Repeat all of the material exactly as given.

● ● ●

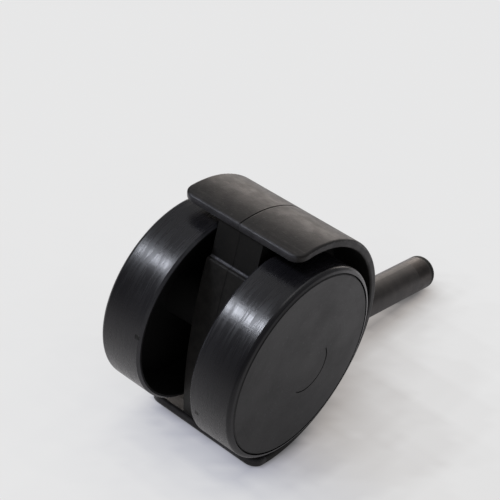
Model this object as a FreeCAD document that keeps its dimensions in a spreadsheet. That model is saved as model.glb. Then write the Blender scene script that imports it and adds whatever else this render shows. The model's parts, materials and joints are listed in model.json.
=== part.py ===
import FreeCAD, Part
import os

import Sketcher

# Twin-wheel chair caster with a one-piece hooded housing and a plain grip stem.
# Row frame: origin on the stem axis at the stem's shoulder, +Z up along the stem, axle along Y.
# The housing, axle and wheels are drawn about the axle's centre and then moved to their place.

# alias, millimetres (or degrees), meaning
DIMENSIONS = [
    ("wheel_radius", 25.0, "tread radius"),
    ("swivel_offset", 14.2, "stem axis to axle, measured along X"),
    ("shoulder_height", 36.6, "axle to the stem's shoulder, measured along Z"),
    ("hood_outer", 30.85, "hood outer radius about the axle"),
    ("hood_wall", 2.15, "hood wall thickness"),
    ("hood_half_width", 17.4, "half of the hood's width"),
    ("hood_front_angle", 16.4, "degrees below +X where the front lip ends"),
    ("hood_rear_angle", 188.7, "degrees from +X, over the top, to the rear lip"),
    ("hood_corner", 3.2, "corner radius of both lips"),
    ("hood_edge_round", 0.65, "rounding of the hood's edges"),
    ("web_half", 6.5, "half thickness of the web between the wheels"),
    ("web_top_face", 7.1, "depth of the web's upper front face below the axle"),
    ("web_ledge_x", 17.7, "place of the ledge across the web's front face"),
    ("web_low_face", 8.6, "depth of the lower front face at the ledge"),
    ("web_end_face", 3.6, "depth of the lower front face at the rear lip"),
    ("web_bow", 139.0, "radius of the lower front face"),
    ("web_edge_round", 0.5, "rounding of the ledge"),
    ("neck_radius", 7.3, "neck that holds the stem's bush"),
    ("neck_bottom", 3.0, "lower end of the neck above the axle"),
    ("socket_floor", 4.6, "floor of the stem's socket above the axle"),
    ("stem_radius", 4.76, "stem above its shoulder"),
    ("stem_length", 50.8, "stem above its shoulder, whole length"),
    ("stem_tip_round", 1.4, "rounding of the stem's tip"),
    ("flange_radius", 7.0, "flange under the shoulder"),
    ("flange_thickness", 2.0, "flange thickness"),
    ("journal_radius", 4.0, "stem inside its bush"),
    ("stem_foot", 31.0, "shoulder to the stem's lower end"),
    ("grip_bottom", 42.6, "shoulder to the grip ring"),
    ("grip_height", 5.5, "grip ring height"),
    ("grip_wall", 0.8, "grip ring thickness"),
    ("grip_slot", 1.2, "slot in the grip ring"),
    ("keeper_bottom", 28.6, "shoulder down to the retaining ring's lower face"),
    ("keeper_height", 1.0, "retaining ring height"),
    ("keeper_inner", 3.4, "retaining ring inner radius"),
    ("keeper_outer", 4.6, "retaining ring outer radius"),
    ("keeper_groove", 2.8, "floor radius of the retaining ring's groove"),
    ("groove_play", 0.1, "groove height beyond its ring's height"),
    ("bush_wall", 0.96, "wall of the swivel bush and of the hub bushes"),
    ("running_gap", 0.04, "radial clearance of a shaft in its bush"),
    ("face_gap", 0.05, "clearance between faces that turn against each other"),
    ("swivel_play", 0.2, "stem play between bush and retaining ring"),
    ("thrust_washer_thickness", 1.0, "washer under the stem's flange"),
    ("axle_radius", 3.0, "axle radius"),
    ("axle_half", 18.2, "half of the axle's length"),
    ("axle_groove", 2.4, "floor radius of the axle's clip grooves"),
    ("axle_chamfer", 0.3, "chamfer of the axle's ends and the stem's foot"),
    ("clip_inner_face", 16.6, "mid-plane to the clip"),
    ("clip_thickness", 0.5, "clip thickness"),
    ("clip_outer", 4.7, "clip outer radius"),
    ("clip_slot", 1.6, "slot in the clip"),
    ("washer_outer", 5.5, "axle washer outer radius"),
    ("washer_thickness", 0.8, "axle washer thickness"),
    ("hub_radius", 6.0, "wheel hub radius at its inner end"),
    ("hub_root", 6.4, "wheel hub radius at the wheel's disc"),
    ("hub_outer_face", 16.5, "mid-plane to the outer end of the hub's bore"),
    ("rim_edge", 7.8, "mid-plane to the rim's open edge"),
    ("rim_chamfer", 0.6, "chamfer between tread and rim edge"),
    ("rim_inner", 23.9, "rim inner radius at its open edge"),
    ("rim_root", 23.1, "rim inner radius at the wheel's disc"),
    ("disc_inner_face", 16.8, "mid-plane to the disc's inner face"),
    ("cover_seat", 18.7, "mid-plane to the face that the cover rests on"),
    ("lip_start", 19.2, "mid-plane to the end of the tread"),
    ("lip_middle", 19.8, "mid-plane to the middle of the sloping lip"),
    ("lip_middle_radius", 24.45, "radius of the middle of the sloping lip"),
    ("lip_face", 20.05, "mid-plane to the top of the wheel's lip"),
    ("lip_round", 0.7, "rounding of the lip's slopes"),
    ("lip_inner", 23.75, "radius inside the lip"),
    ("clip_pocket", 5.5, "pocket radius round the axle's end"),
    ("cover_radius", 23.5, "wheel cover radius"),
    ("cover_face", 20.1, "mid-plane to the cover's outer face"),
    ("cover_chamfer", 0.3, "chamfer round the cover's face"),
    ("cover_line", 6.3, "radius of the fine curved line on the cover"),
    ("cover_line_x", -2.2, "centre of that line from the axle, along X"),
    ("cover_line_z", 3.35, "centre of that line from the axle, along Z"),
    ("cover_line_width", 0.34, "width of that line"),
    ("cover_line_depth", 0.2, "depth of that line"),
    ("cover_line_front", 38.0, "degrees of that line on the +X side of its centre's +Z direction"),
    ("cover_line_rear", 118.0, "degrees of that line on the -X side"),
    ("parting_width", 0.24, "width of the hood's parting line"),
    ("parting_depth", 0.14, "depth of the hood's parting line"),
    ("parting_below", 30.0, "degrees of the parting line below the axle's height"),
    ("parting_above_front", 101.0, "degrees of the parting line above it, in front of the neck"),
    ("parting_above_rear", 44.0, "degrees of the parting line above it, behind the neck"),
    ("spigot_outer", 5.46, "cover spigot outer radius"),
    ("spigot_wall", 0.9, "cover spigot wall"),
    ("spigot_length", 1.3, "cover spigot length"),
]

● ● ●

**TASK RESULT**
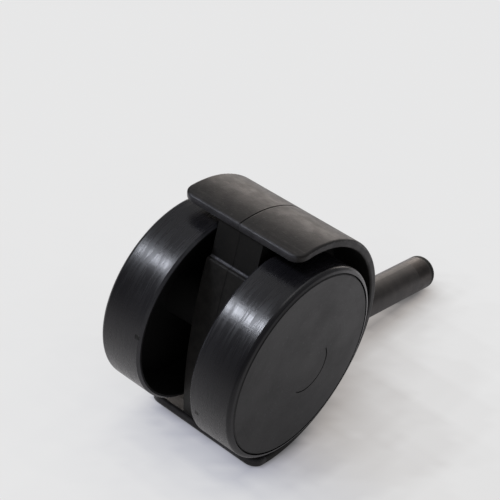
Model this object as a FreeCAD document that keeps its dimensions in a spreadsheet. That model is saved as model.glb. Then write the Blender scene script that imports it and adds whatever else this render shows. The model's parts, materials and joints are listed in model.json.
=== part.py ===
import FreeCAD, Part
import os

import Sketcher

# Twin-wheel chair caster with a one-piece hooded housing and a plain grip stem.
# Row frame: origin on the stem axis at the stem's shoulder, +Z up along the stem, axle along Y.
# The housing, axle and wheels are drawn about the axle's centre and then moved to their place.

# alias, millimetres (or degrees), meaning
DIMENSIONS = [
    ("wheel_radius", 25.0, "tread radius"),
    ("swivel_offset", 14.2, "stem axis to axle, measured along X"),
    ("shoulder_height", 36.6, "axle to the stem's shoulder, measured along Z"),
    ("hood_outer", 30.85, "hood outer radius about the axle"),
    ("hood_wall", 2.15, "hood wall thickness"),
    ("hood_half_width", 17.4, "half of the hood's width"),
    ("hood_front_angle", 16.4, "degrees below +X where the front lip ends"),
    ("hood_rear_angle", 188.7, "degrees from +X, over the top, to the rear lip"),
    ("hood_corner", 3.2, "corner radius of both lips"),
    ("hood_edge_round", 0.65, "rounding of the hood's edges"),
    ("web_half", 6.5, "half thickness of the web between the wheels"),
    ("web_top_face", 7.1, "depth of the web's upper front face below the axle"),
    ("web_ledge_x", 17.7, "place of the ledge across the web's front face"),
    ("web_low_face", 8.6, "depth of the lower front face at the ledge"),
    ("web_end_face", 3.6, "depth of the lower front face at the rear lip"),
    ("web_bow", 139.0, "radius of the lower front face"),
    ("web_edge_round", 0.5, "rounding of the ledge"),
    ("neck_radius", 7.3, "neck that holds the stem's bush"),
    ("neck_bottom", 3.0, "lower end of the neck above the axle"),
    ("socket_floor", 4.6, "floor of the stem's socket above the axle"),
    ("stem_radius", 4.76, "stem above its shoulder"),
    ("stem_length", 50.8, "stem above its shoulder, whole length"),
    ("stem_tip_round", 1.4, "rounding of the stem's tip"),
    ("flange_radius", 7.0, "flange under the shoulder"),
    ("flange_thickness", 2.0, "flange thickness"),
    ("journal_radius", 4.0, "stem inside its bush"),
    ("stem_foot", 31.0, "shoulder to the stem's lower end"),
    ("grip_bottom", 42.6, "shoulder to the grip ring"),
    ("grip_height", 5.5, "grip ring height"),
    ("grip_wall", 0.8, "grip ring thickness"),
    ("grip_slot", 1.2, "slot in the grip ring"),
    ("keeper_bottom", 28.6, "shoulder down to the retaining ring's lower face"),
    ("keeper_height", 1.0, "retaining ring height"),
    ("keeper_inner", 3.4, "retaining ring inner radius"),
    ("keeper_outer", 4.6, "retaining ring outer radius"),
    ("keeper_groove", 2.8, "floor radius of the retaining ring's groove"),
    ("groove_play", 0.1, "groove height beyond its ring's height"),
    ("bush_wall", 0.96, "wall of the swivel bush and of the hub bushes"),
    ("running_gap", 0.04, "radial clearance of a shaft in its bush"),
    ("face_gap", 0.05, "clearance between faces that turn against each other"),
    ("swivel_play", 0.2, "stem play between bush and retaining ring"),
    ("thrust_washer_thickness", 1.0, "washer under the stem's flange"),
    ("axle_radius", 3.0, "axle radius"),
    ("axle_half", 18.2, "half of the axle's length"),
    ("axle_groove", 2.4, "floor radius of the axle's clip grooves"),
    ("axle_chamfer", 0.3, "chamfer of the axle's ends and the stem's foot"),
    ("clip_inner_face", 16.6, "mid-plane to the clip"),
    ("clip_thickness", 0.5, "clip thickness"),
    ("clip_outer", 4.7, "clip outer radius"),
    ("clip_slot", 1.6, "slot in the clip"),
    ("washer_outer", 5.5, "axle washer outer radius"),
    ("washer_thickness", 0.8, "axle washer thickness"),
    ("hub_radius", 6.0, "wheel hub radius at its inner end"),
    ("hub_root", 6.4, "wheel hub radius at the wheel's disc"),
    ("hub_outer_face", 16.5, "mid-plane to the outer end of the hub's bore"),
    ("rim_edge", 7.8, "mid-plane to the rim's open edge"),
    ("rim_chamfer", 0.6, "chamfer between tread and rim edge"),
    ("rim_inner", 23.9, "rim inner radius at its open edge"),
    ("rim_root", 23.1, "rim inner radius at the wheel's disc"),
    ("disc_inner_face", 16.8, "mid-plane to the disc's inner face"),
    ("cover_seat", 18.7, "mid-plane to the face that the cover rests on"),
    ("lip_start", 19.2, "mid-plane to the end of the tread"),
    ("lip_middle", 19.8, "mid-plane to the middle of the sloping lip"),
    ("lip_middle_radius", 24.45, "radius of the middle of the sloping lip"),
    ("lip_face", 20.05, "mid-plane to the top of the wheel's lip"),
    ("lip_round", 0.7, "rounding of the lip's slopes"),
    ("lip_inner", 23.75, "radius inside the lip"),
    ("clip_pocket", 5.5, "pocket radius round the axle's end"),
    ("cover_radius", 23.5, "wheel cover radius"),
    ("cover_face", 20.1, "mid-plane to the cover's outer face"),
    ("cover_chamfer", 0.3, "chamfer round the cover's face"),
    ("cover_line", 6.3, "radius of the fine curved line on the cover"),
    ("cover_line_x", -2.2, "centre of that line from the axle, along X"),
    ("cover_line_z", 3.35, "centre of that line from the axle, along Z"),
    ("cover_line_width", 0.34, "width of that line"),
    ("cover_line_depth", 0.2, "depth of that line"),
    ("cover_line_front", 38.0, "degrees of that line on the +X side of its centre's +Z direction"),
    ("cover_line_rear", 118.0, "degrees of that line on the -X side"),
    ("parting_width", 0.24, "width of the hood's parting line"),
    ("parting_depth", 0.14, "depth of the hood's parting line"),
    ("parting_below", 30.0, "degrees of the parting line below the axle's height"),
    ("parting_above_front", 101.0, "degrees of the parting line above it, in front of the neck"),
    ("parting_above_rear", 44.0, "degrees of the parting line above it, behind the neck"),
    ("spigot_outer", 5.46, "cover spigot outer radius"),
    ("spigot_wall", 0.9, "cover spigot wall"),
    ("spigot_length", 1.3, "cover spigot length"),
]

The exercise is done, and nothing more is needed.